Still, there was a road with its sign and there was me with about an hour to drive about in. Perfect. At the top of this ever-steepening single track road about 500 meters past a mental dog leg is a car park - not the type of leg that’s voted to leave the rest of the mental dog but the kind that might brown the pants of the inattentive motorist – well sure the woofy type of leg can do that too when working hard with the other three legs to move the entire dog to a space once occupied by a calm driver. Anyway, you get the gist.

Car park might be overselling it a bit but there is tarmacked area of a size and space where people need not park in the bushes or on the verges. Although many clearly still do. There was a rotten fence and what looked like the remains of the map thing with a little roof and iirc an unused bin. More importantly than all that there is a path at the back; walking for the use of.

The path winds up into the woods and splits off a bunch of times, some of these take you down and around, some just down and more down, and some take you to named rocks. I don’t know if you’ve noticed but there are many rocks or piles of rocks in Creuse. Some of these seem to know people and therefore have been given a sign with their name on it. Sometimes more than one sign.
I can tell you that this particular assortment of rocks appear to be some of the finest available, however one can know everything in only one or perhaps two visits. Regulars and those not interested in even the most well-healed rock should stay on the main path and head on up to where the trees thin. Caution is advised here especially if it is wet or snowy or you are, like me, unconsciously attracted to finding something to trip over.

There are several possibilities to becoming unexpectedly horizontal; in no particular order, tree roots, loose rocks (covered in mud, leaves, snow or a combination of the above depending on the season), rock ledges, bricks, logs and finally deep stone-sided open graves. Many of these wait in the long grass until you are looking the other way before making their move. So be careful.

The graves are pretty awesome and I recommend risking the path of never-ending bruising just to see these. Many are small ponds filled with aquatic life. These are said to be from the iron age; a time I remember very little about. There are also some vitrified remains of the ramparts of a fort – the largest in Creuse. I expect I’ve tripped over these on one of my visits but as historic ramparts, they don't really make themselves known.
If you walk across the top you’ll reach the other side. Haha. Seriously there’s a nice new table d’orientation that points out everything that you could see if it wasn’t hazy. Which, if I’m there, it will be. It’s a nice, although mostly featureless view. You can carry on forward and go down, or go back a bit to the clearing and down through the grass. The former route is more interesting but more difficult and you need to remember to turn back across the hill if you don’t want to walk all the way down to the bottom.

The path will take you back through the trees and join up with the main path that you came up on, near the named rocks. Turn left and downwards and follow the main path back to the car park. Drive down gently because sometimes, when you are in a hurry, a large tractor will be found enjoying a rest across the entire width of the road, just a bit more than a full-on four-wheel skid away.
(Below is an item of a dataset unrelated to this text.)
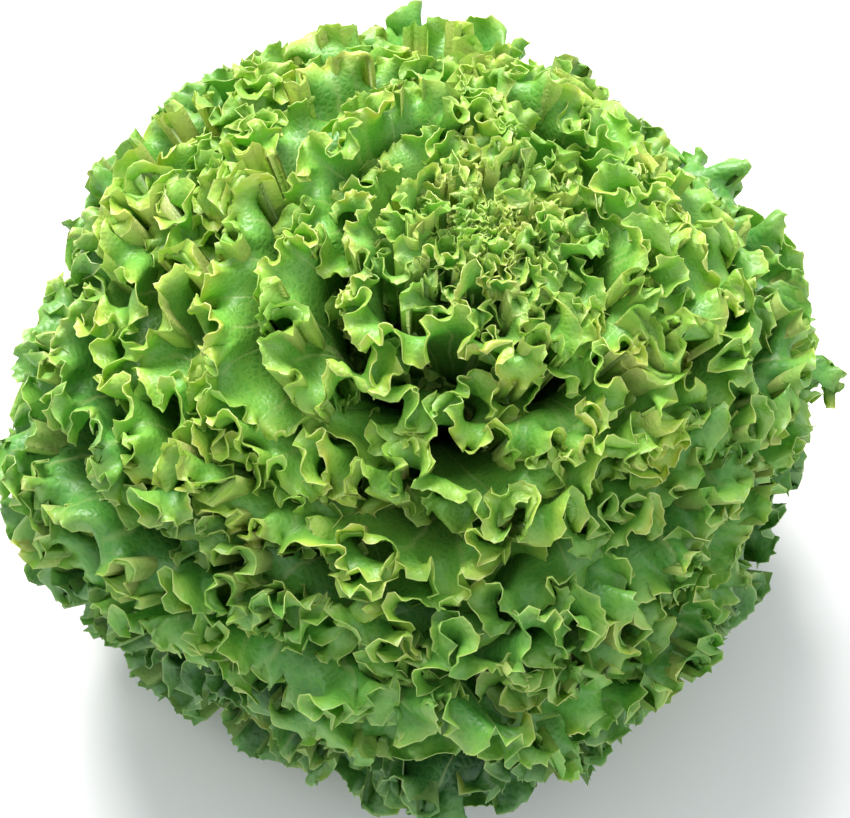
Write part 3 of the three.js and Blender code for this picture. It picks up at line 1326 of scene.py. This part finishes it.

I've visited it often over the years but as the horse-riding centre is no longer in favour and as I’m currently without the distraction of a dog and often lack a reason to visit Guéret these days, I haven’t been for a while.

It’s great for an afternoon out. It’s free and there’s space for dogs and kids to run amok, although it’s often muddy. Very OMG what the hell happened to the inside of my car and the outside of my person muddy. I long ago accepted that everything I have is now slightly browner and smellier than before the time of dog. If white jeans and cream leather are more your thing then choose more wisely. The inside of my Landy still looks like a riot in a turnip field. Well almost, but that’s entirely another day.